Parliament is taking back control – and not just of Brexit.
Conservative MP Jo Johnson and Labour MP Paul Blomfield have bridged the aisle to introduce an amendment to the Immigration Bill.
The primary aim is to ensure that the number of international students cannot be capped by the government in order to comply with the net migration target without parliamentary approval. But it also calls for the restoration of the two-year post-study work visa for international graduates.
Before this visa was scrapped in 2012, international students were able to stay for two years following graduation.
Now, graduates are turfed out before they have time to test out the job market, build a network of contacts, or get to grips with what they want to do next – whether that’s convincing an employer to sponsor them, returning to academia, or applying for the new startup visa.
It turns out that there are lots of wannabe entrepreneurs in our international student population. A survey of international students we undertook with the NUS revealed that 42 per cent intend to start their own business following graduation.
In Silicon Valley, over half of all engineering and technology companies have at least one foreign-born founder, with the majority initially moving to the US to study, not work. But entrepreneurs need time to do the market research, develop key contacts, and spot an opportunity before taking the leap.
A proper post-study work visa would give international graduates the necessary time to know whether they could be Britain’s next great immigrant founder.
International students contribute massively to the UK’s public finances. As the Migration Advisory Committee – the independent, non-departmental public body that advises the government on migration issues – concluded in its recent report, the average non-EEA student delivers a net fiscal return for the country of over £5,000 a year in excess of native residents.
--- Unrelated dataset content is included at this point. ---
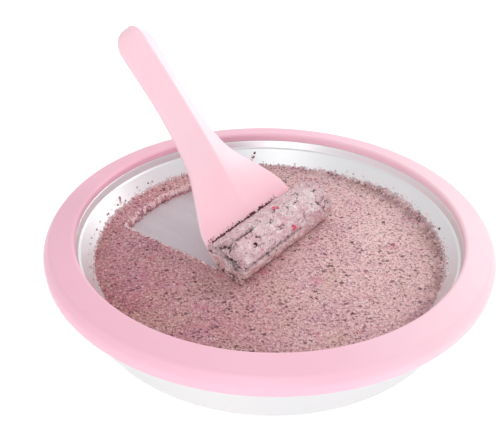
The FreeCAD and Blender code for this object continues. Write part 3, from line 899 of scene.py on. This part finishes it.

Through its industrial strategy, the government is focused on building upon our comparative advantage in key industries. We have many of the world’s best universities, but we’re stymieing them by restricting the income they can bring in from foreign students and their ability to attract the very best and brightest – many of whom would stay within academia to maintain their reputations for cutting-edge research.
As a result of our misguided immigration policies, we are now less attractive for international students than Australia, Canada, or even the US. That has long-term consequences. Britain used to be top in terms of the number of world leaders who passed through our universities. Last year, we were knocked off the top spot by the US.
Public opinion has shifted noticeably in favour of immigration since the Brexit vote and Windrush scandal. Increased fees, unnecessary regulations, unlawful expulsions, and anti-immigrant rhetoric have plagued immigration policy and practice for too long, in pursuit of an elusive net target that few MPs – apart from the Prime Minister – actually believe in.
Reinstating the post-study visa would help reverse this damaging trend. MPs from all parties, universities, businesses, and the entrepreneurial ecosystem should get behind this critical amendment.